- **Work to do**
Go through the material below and copy each line where the word "materials" appears.

- **Supplied information**
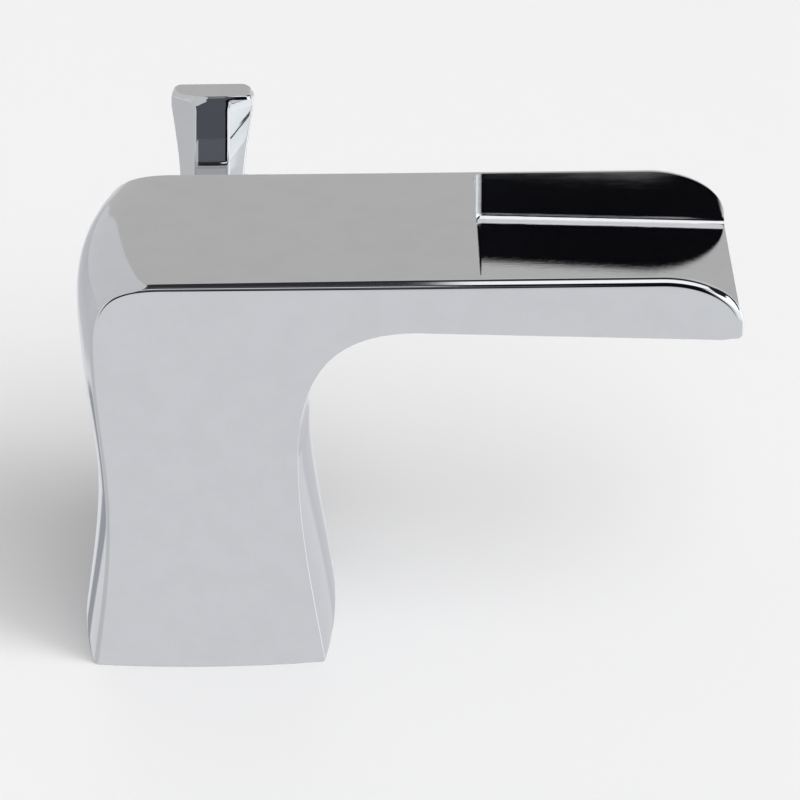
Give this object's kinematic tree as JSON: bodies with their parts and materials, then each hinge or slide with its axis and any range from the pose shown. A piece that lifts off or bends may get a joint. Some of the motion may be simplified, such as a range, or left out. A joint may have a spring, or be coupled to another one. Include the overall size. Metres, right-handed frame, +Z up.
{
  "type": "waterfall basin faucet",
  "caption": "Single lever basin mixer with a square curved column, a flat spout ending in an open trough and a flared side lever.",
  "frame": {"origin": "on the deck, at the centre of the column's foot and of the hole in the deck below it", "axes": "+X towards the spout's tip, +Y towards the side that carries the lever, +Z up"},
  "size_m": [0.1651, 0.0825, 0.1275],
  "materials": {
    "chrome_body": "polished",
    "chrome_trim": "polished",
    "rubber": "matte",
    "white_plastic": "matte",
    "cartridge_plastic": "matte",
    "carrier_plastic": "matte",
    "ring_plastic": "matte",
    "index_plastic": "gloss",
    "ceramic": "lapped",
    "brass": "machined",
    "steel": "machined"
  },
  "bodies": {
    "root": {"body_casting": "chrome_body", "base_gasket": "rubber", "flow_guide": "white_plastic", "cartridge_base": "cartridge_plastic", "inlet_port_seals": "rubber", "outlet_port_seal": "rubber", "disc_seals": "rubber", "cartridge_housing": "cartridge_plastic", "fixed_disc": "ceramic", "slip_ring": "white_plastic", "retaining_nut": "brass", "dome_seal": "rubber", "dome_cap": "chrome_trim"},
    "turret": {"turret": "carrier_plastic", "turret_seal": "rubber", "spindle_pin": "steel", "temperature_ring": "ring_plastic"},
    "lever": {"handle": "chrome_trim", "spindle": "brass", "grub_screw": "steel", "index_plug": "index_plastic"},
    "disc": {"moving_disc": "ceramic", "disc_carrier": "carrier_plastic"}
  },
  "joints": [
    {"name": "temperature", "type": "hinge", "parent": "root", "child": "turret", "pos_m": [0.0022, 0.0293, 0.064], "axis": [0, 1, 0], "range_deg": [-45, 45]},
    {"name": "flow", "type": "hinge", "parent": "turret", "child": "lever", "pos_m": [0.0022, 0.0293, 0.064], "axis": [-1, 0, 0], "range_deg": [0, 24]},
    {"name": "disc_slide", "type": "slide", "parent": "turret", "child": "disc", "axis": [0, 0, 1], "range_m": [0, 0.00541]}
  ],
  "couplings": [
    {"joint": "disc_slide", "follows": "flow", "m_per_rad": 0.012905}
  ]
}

- **Expected output**
Give this object's kinematic tree as JSON: bodies with their parts and materials, then each hinge or slide with its axis and any range from the pose shown. A piece that lifts off or bends may get a joint. Some of the motion may be simplified, such as a range, or left out. A joint may have a spring, or be coupled to another one. Include the overall size. Metres, right-handed frame, +Z up.
  "materials": {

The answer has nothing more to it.